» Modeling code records
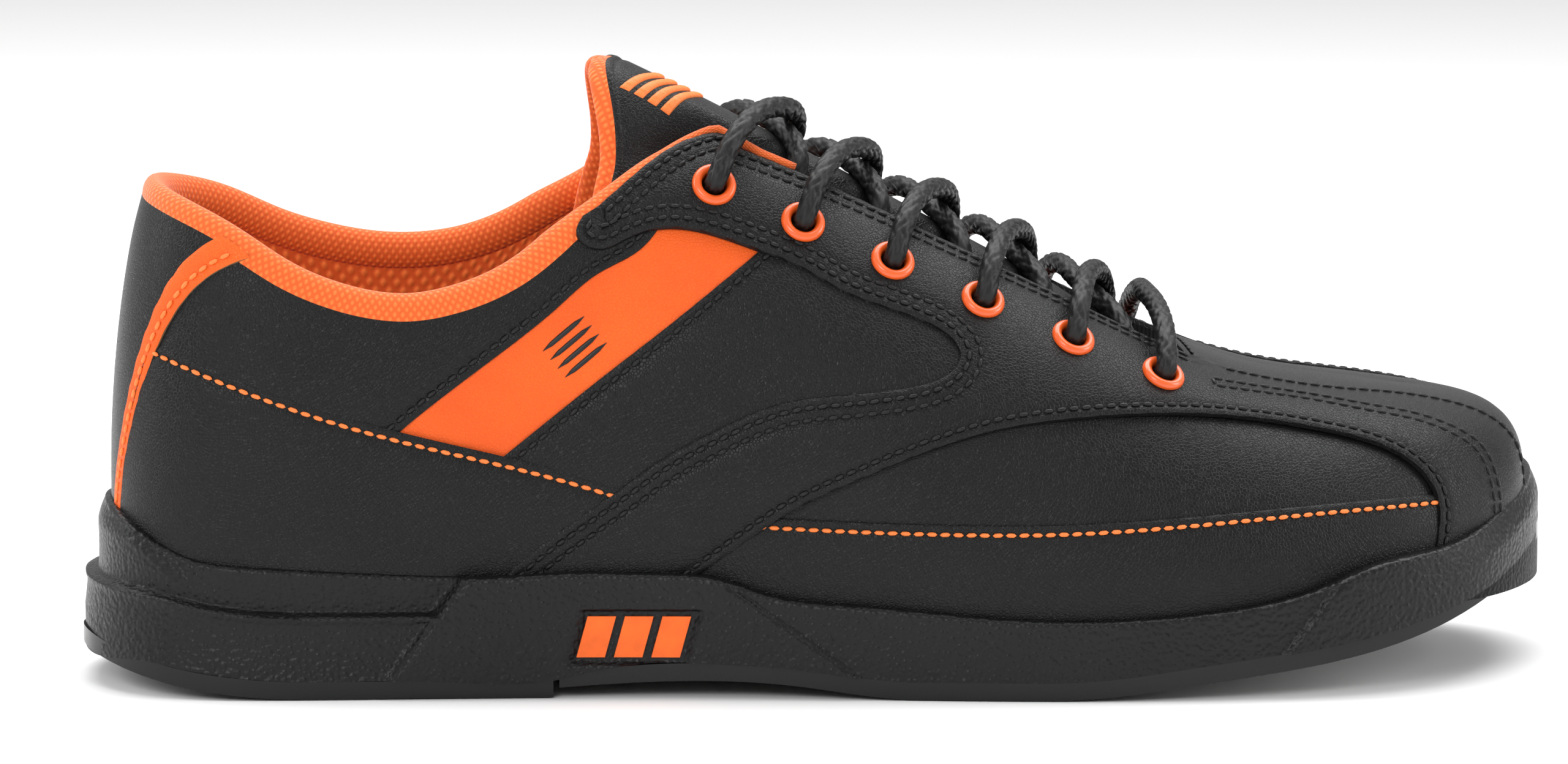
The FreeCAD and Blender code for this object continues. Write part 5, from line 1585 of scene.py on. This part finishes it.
def build_midsole():
    """Moulded cup: side wall, rolled lip, and the floor under the foot, as one closed mesh."""
    outer, inner = midsole_loops(LATERAL), midsole_loops(MEDIAL)
    parts = [np.concatenate([outer, inner[:, ::-1]], axis=1).reshape(-1, 3)]
    faces = grid_faces(len(outer), 2 * WALL_COUNT, close_columns=True).tolist()
    share = np.linspace(0, 1, 15)[:, None, None]
    under, floor_inside = [side_rows[0] + (other[0] - side_rows[0]) * share
                           for side_rows, other in ((outer, inner), (outer[::-1], inner[::-1]))]
    under[1:-1, :, 2] = SOLE_BOTTOM(under[1:-1, :, 0])
    for sheet in (under, floor_inside):
        start = sum(len(part) for part in parts)
        parts.append(sheet.reshape(-1, 3))
        faces += (grid_faces(len(share), WALL_COUNT) + start).tolist()
    points = np.concatenate(parts)
    _, first_of, place_of = np.unique(np.round(points, 3), axis=0, return_index=True, return_inverse=True)
    merged = [list(dict.fromkeys(place_of.ravel()[face].tolist())) for face in faces]
    merged = [corners for corners in merged if len(corners) > 2]
    midsole = add_mesh("midsole_moulded", points[first_of], merged, midsole_rubber)
    midsole.data.set_sharp_from_angle(angle=math.radians(60))
    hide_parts("midsole")


build_midsole()

# ---------------------------------------------------------------- finishes of the CAD pieces

FINISHES = {
    "heel_pad": outsole_rubber, "outsole_forepart": outsole_rubber, "slide_pad": microfibre,
    "sole_badge": badge_rubber, "shank": shank_steel, "heel_cushion": foam, "insole_board": board,
    "sock_liner": black_textile, "vamp_lining": black_textile, "interlining": black_textile,
    "toe_puff": stiffener, "heel_counter": stiffener, "eyelet_washers_lateral": washer_brass,
    "eyelet_washers_medial": washer_brass, "aglet_lateral": aglet_plastic, "aglet_medial": aglet_plastic,
}
for node, finish in FINISHES.items():
    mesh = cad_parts[node].data
    mesh.materials.clear()
    mesh.materials.append(finish)
    mesh.polygons.foreach_set("material_index", [0] * len(mesh.polygons))

# ---------------------------------------------------------------- floor, light and camera

FLOOR_SIZE = 6000.0
CAMERA_AZIMUTH = math.radians(-5)
CAMERA_HEIGHT_ANGLE = math.radians(8)
CAMERA_DISTANCE = 1700.0
CAMERA_LENS = 188.4
AIM = np.array([0.0, 0.0, 60.0])
AIM_RIGHT = -5.6
AIM_UP = -1.5

half = FLOOR_SIZE / 2
corners = [(-half, -half, -0.2), (half, -half, -0.2), (half, half, -0.2), (-half, half, -0.2)]
paper = Shader("floor_paper", (0.86, 0.86, 0.86), 0.85).material
floor = add_mesh("floor", corners, [(0, 1, 2, 3)], paper, fix_normals=False)


def add_softbox(name, location, size, power, aim=(0.0, 0.0, 50.0)):
    """A rectangular lamp at a place in millimetres, turned towards a point."""
    data = bpy.data.lights.new(name, "AREA")
    data.shape = "RECTANGLE"
    data.size, data.size_y = size[0] * MM, size[1] * MM
    data.energy = power
    lamp = bpy.data.objects.new(name, data)
    scene.collection.objects.link(lamp)
    lamp.location = Vector(location) * MM
    lamp.rotation_euler = (lamp.location - Vector(aim) * MM).to_track_quat("Z", "Y").to_euler()


add_softbox("overhead_softbox", (100, 350, 1200), (1700, 900), 24)
add_softbox("front_softbox", (-650, -1300, 800), (700, 500), 9)
add_softbox("toe_softbox", (1200, -300, 500), (500, 700), 6)
add_softbox("heel_softbox", (-1200, 200, 600), (500, 700), 6)

world = bpy.data.worlds.new("studio")
scene.world = world
world.use_nodes = True
backdrop = world.node_tree.nodes["Background"]
backdrop.inputs["Color"].default_value = (1, 1, 1, 1)
backdrop.inputs["Strength"].default_value = 0.6
scene.view_settings.view_transform = "Standard"

lens = bpy.data.cameras.new("camera")
lens.sensor_width = 36
lens.lens = CAMERA_LENS
camera = bpy.data.objects.new("camera", lens)
scene.collection.objects.link(camera)
flat_share = math.cos(CAMERA_HEIGHT_ANGLE)
back = np.array([math.sin(CAMERA_AZIMUTH) * flat_share, -math.cos(CAMERA_AZIMUTH) * flat_share,
                 math.sin(CAMERA_HEIGHT_ANGLE)])
right = np.array([math.cos(CAMERA_AZIMUTH), math.sin(CAMERA_AZIMUTH), 0.0])
aim = AIM + AIM_RIGHT * right + AIM_UP * np.cross(back, right)
camera.location = Vector(((aim + back * CAMERA_DISTANCE) * MM).tolist())
camera.rotation_euler = Vector(back.tolist()).to_track_quat("Z", "Y").to_euler()
scene.camera = camera
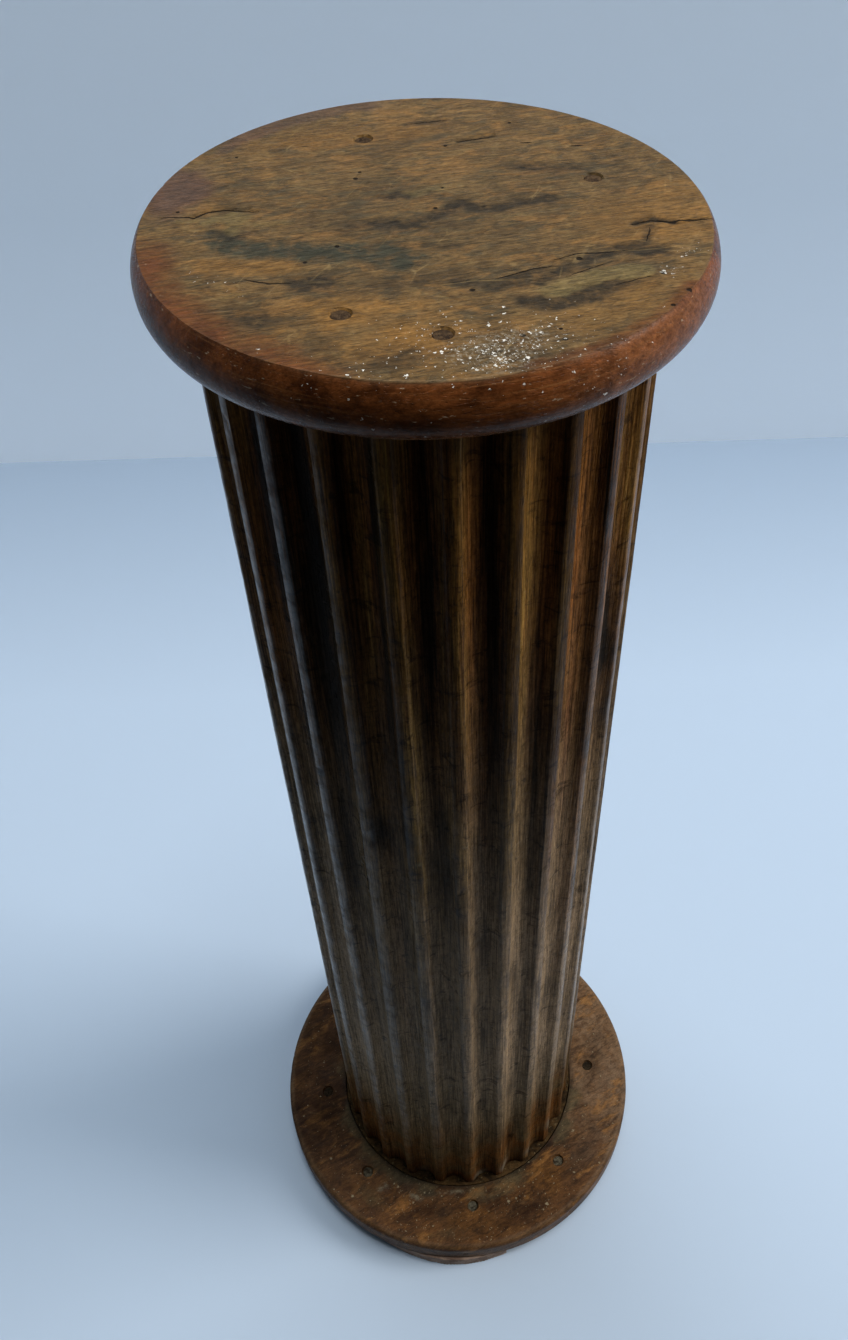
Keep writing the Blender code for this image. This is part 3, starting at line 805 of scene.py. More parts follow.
def build_shaft():
    """Build the shaft's points, faces and painted layers."""
    section_azimuth, section_radius, section_fillet, section_side = shaft_section()
    count = len(section_azimuth)
    heights = np.linspace(SHAFT_BOTTOM, SHAFT_TOP, SHAFT_ROWS + 1)
    azimuth = np.tile(section_azimuth, SHAFT_ROWS + 1)
    radius = np.tile(section_radius, SHAFT_ROWS + 1)
    fillet = np.tile(section_fillet, SHAFT_ROWS + 1)
    side = np.tile(section_side, SHAFT_ROWS + 1).astype(float)
    height = np.repeat(heights, count)
    zeros = np.zeros_like(height)
    edge_walk = layered_noise(
        np.stack([side * 7.3, zeros, height], axis=1) / np.array([1.0, 1.0, 0.09]), 1.0, 201, 4)
    azimuth += 0.30 * edge_walk
    depth_walk = layered_noise(
        np.stack([np.floor(side / 2.0) * 5.1, zeros, height / 0.16], axis=1), 1.0, 205, 3)
    radius += (1.0 - fillet) * 0.0005 * depth_walk
    turned = np.radians(azimuth)
    place = from_front(SHAFT_RADIUS, turned, height)
    radius -= 0.00018 * (1.0 + layered_noise(squeezed(place, 0.25), 0.006, 209, 3))
    dents = soft_step(0.62, 0.9, layered_noise(squeezed(place, 0.6), 0.007, 213, 2))
    radius -= 0.0008 * dents * fillet
    marks = (
        (-10.0, 0.620, 0.9, 0.0020, 0.0016), (5.6, 0.640, 1.8, 0.0015, 0.0010),
        (5.0, 0.590, 1.6, 0.0030, 0.0012), (20.6, 0.400, 1.8, 0.0014, 0.0012),
        (-41.0, 0.690, 1.2, 0.0025, 0.0014), (26.0, 0.108, 1.6, 0.0060, 0.0030),
        (64.0, 0.700, 3.0, 0.0200, 0.0005), (64.0, 0.770, 2.2, 0.0060, 0.0004),
        (-26.0, 0.640, 2.6, 0.0090, 0.0012))
    for mark_azimuth, mark_height, wide, high, deep in marks:
        radius -= deep * bump_at(azimuth, height, (mark_azimuth, mark_height), wide, high)
    putty = strongest(
        bump_at(azimuth, height, (9.5, 0.044), 3.0, 0.0060),
        0.9 * bump_at(azimuth, height, (22.0, 0.052), 2.6, 0.0080),
        0.8 * bump_at(azimuth, height, (52.0, 0.078), 3.2, 0.0130),
        0.8 * bump_at(azimuth, height, (36.0, 0.060), 2.2, 0.0070),
        0.6 * bump_at(azimuth, height, (-20.0, 0.047), 2.4, 0.0060))
    radius += 0.0012 * putty * (1.0 - fillet)
    radius = np.minimum(radius, SHAFT_RADIUS)
    turned = np.radians(azimuth)
    points = from_front(radius, turned, height)
    long_grain = squeezed(place, 0.035)
    number = np.floor(side / 2.0)
    per_flute = lattice_noise(np.stack([number * 3.7, zeros, height / 0.45], axis=1), 1.0, 217)
    low_part = soft_step(0.72, 0.16, height)
    rise = np.interp(
        height, (0.0, 0.07, 0.12, 0.20, 0.30, 0.45, 0.60, 0.75, 0.90),
        (0.03, 0.04, 0.09, 0.54, 0.95, 0.92, 0.52, 0.14, 0.03))
    facing = signed(azimuth)
    shown = np.interp(
        facing, (-180.0, -110.0, -75.0, -45.0, -36.0, -18.0, 0.0, 15.0, 32.0, 49.0, 70.0, 110.0, 180.0),
        (0.12, 0.16, 0.60, 1.0, 0.80, 0.72, 0.92, 0.98, 1.0, 1.0, 0.90, 0.28, 0.12))
    streaky = 0.5 + 0.5 * layered_noise(squeezed(place, 0.05), 0.004, 227, 3)
    bloom = np.clip(rise * shown * (0.50 + 0.62 * streaky) * (1.0 - 0.25 * fillet), 0.0, 1.0)
    sheen = fillet * np.interp(
        facing, (-90.0, -50.0, -38.0, -22.0, 0.0, 42.0, 70.0), (1.0, 1.0, 0.95, 0.55, 0.22, 0.24, 0.62))
    sheen *= np.where(azimuth < -48.0, np.interp(height, (0.1, 0.3, 0.6, 0.8), (0.2, 0.4, 0.8, 1.3)), 1.0)
    shaded = (
        fillet * soft_step(0.50, 0.75, height) * soft_step(8.0, 14.0, azimuth)
        * soft_step(44.0, 39.0, azimuth))
    shaded = np.maximum(shaded, soft_step(72.0, 100.0, np.abs(facing)))
    worn = soft_step(
        -0.30, 0.60, layered_noise(long_grain, 0.010, 221, 3) + 0.40 * (fillet - 0.5) + 0.4 * per_flute)
    gold = paint_marks(azimuth, height, GOLD_MARKS)
    red = paint_marks(azimuth, height, RED_MARKS)
    rust = strongest(
        bump_at(azimuth, height, (28.5, 0.085), 1.6, 0.035),
        0.5 * bump_at(azimuth, height, (18.0, 0.09), 3.0, 0.030),
        0.75 * soft_step(0.21, 0.09, height) * soft_step(-0.7, 0.2, layered_noise(place, 0.020, 225)))
    black = strongest(
        paint_marks(azimuth, height, BLACK_MARKS), soft_step(0.046, 0.038, height) * (1.0 - putty))
    scratch = strongest(
        bump_at(azimuth, height, (-9.5, 0.6225), 0.8, 0.0016),
        0.6 * bump_at(azimuth, height, (5.6, 0.642), 1.4, 0.0010),
        0.5 * bump_at(azimuth, height, (20.6, 0.4025), 1.6, 0.0010),
        0.6 * bump_at(azimuth, height, (-9.6, 0.652), 0.5, 0.010))
    layers = {"fillet": fillet, "worn": worn, "gold": gold, "red": red, "rust": rust, "black": black,
              "putty": putty, "scratch": scratch, "low": low_part, "bloom": bloom,
              "sheen": sheen, "shaded": shaded}
    return points, stacked_faces(SHAFT_ROWS + 1, count), layers


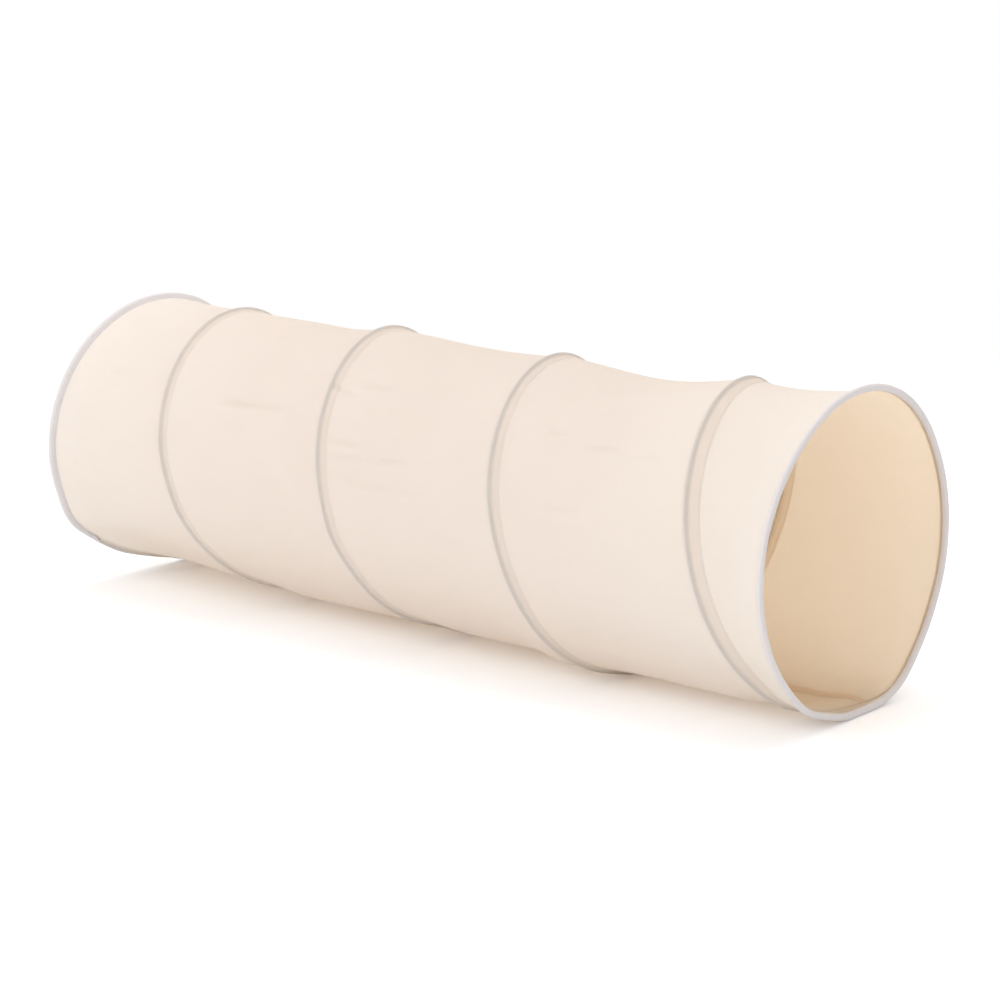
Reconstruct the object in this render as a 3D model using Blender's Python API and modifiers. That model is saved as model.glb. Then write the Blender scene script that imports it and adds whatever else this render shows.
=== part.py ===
"""Pop-up play tunnel for children: one coil of spring wire in sewn casings, with cloth between its turns.

The tunnel lies along X and rests on the floor at Z = 0. An angle along the wire, called phi, is in degrees:
0 at the front (-Y), 90 at the floor, 180 at the back and 270 at the top. The wire winds towards +X as phi
grows: a closed hoop at the far end (-X), then the open turns, then a closed hoop at the near end (+X).
"""
import math

import bmesh
import bpy
import numpy as np
from mathutils import Matrix, Vector

# Driving dimensions, in metres
TUNNEL_LENGTH = 1.412
RIM_RADIUS = 0.240        # outside of the bound rims
RIM_PROUD = 0.0045        # how far the rims stand proud of the ribs
RIM_SINK = 0.0076         # how far the round outline is pressed flat by the floor
WIRE_DIAMETER = 0.003
WIRE_SELF_GAP = 0.0006    # between the wire's end and the hoop that it lies beside
CLOTH_THICKNESS = 0.001
TAPE_THICKNESS = 0.001    # of the bindings, casings and seam tapes
GAP = 0.0003              # between neighbours
CASING_PLAY = 0.0012      # room for the wire to slide in its casing
SEAM_PLAY = 0.0005        # between the cloth and the tape inside its seam

# Sizes of single pieces
BINDING_GRIP = 0.0055     # how far the binding laps over the cloth
CLOTH_TUCK = 0.0006       # from the wire ferrule to the edge of the cloth
CASING_REACH = 0.020      # the casing's sewn flange, past the wire
CASING_LIP = 0.0036       # the casing's folded side, before the wire
CASING_CROWN = 0.0019     # half of the casing's top, over the wire
CASING_FOOT = 0.0055      # where the flange meets the cloth
FLANGE_MARGIN = 0.002     # flat cloth past the edge of a casing or binding
FERRULE_LENGTH = 0.024
FERRULE_WALL = 0.0006
FERRULE_TIP = 0.003       # wire that shows past each end of a ferrule
SEAM_TAPE_WIDTH = 0.014
FAR_REACH = 0.5           # how far the far hoop's own outline spreads along the cloth
NEAR_REACH = 0.20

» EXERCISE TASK
Exactly as written, please reproduce the lines from the first line of the data to the line containing "the CAD pieces", inclusive, and nothing else.

» RESPONSE TO THE TASK
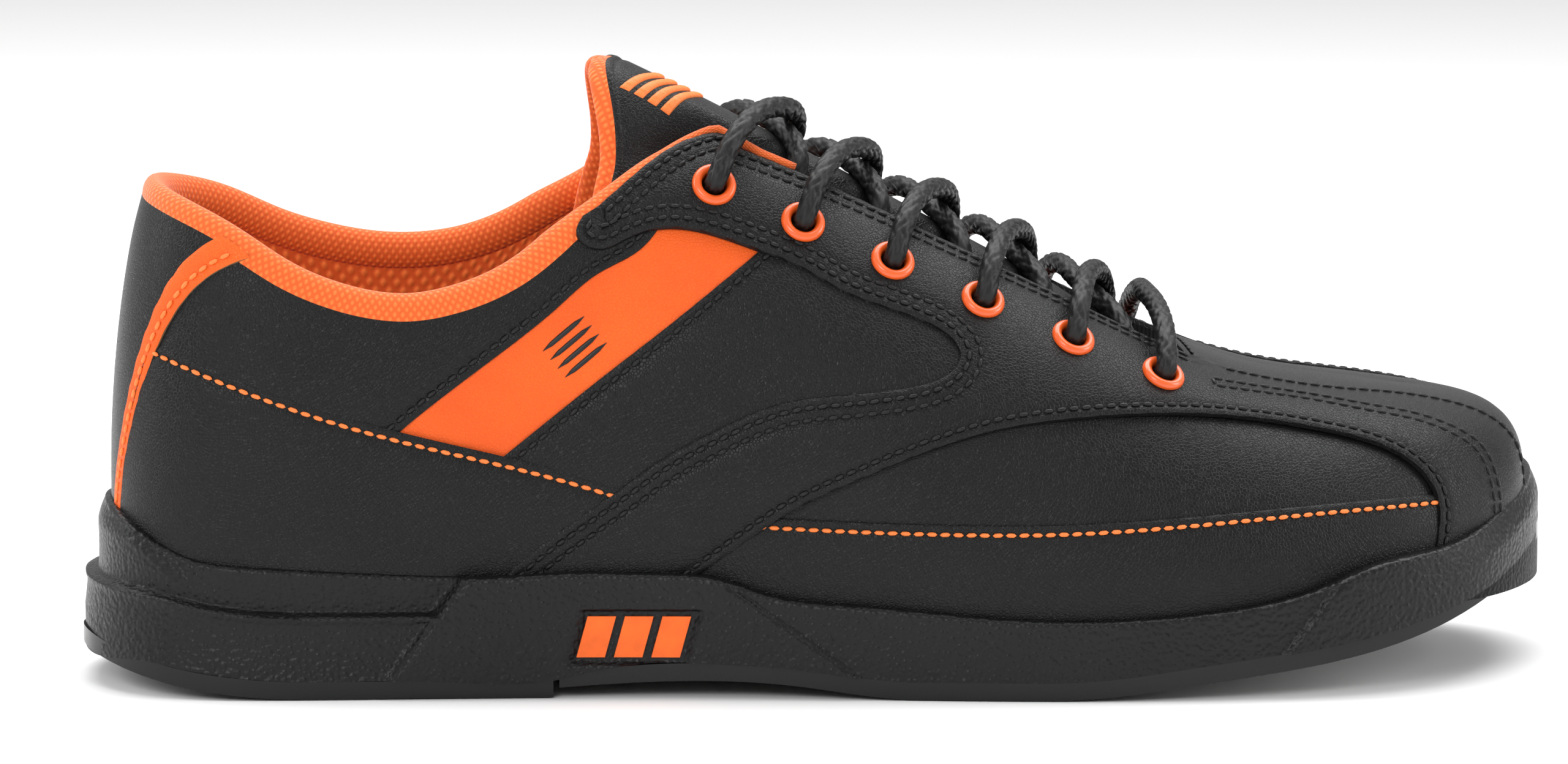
The FreeCAD and Blender code for this object continues. Write part 5, from line 1585 of scene.py on. This part finishes it.
def build_midsole():
    """Moulded cup: side wall, rolled lip, and the floor under the foot, as one closed mesh."""
    outer, inner = midsole_loops(LATERAL), midsole_loops(MEDIAL)
    parts = [np.concatenate([outer, inner[:, ::-1]], axis=1).reshape(-1, 3)]
    faces = grid_faces(len(outer), 2 * WALL_COUNT, close_columns=True).tolist()
    share = np.linspace(0, 1, 15)[:, None, None]
    under, floor_inside = [side_rows[0] + (other[0] - side_rows[0]) * share
                           for side_rows, other in ((outer, inner), (outer[::-1], inner[::-1]))]
    under[1:-1, :, 2] = SOLE_BOTTOM(under[1:-1, :, 0])
    for sheet in (under, floor_inside):
        start = sum(len(part) for part in parts)
        parts.append(sheet.reshape(-1, 3))
        faces += (grid_faces(len(share), WALL_COUNT) + start).tolist()
    points = np.concatenate(parts)
    _, first_of, place_of = np.unique(np.round(points, 3), axis=0, return_index=True, return_inverse=True)
    merged = [list(dict.fromkeys(place_of.ravel()[face].tolist())) for face in faces]
    merged = [corners for corners in merged if len(corners) > 2]
    midsole = add_mesh("midsole_moulded", points[first_of], merged, midsole_rubber)
    midsole.data.set_sharp_from_angle(angle=math.radians(60))
    hide_parts("midsole")


build_midsole()

# ---------------------------------------------------------------- finishes of the CAD pieces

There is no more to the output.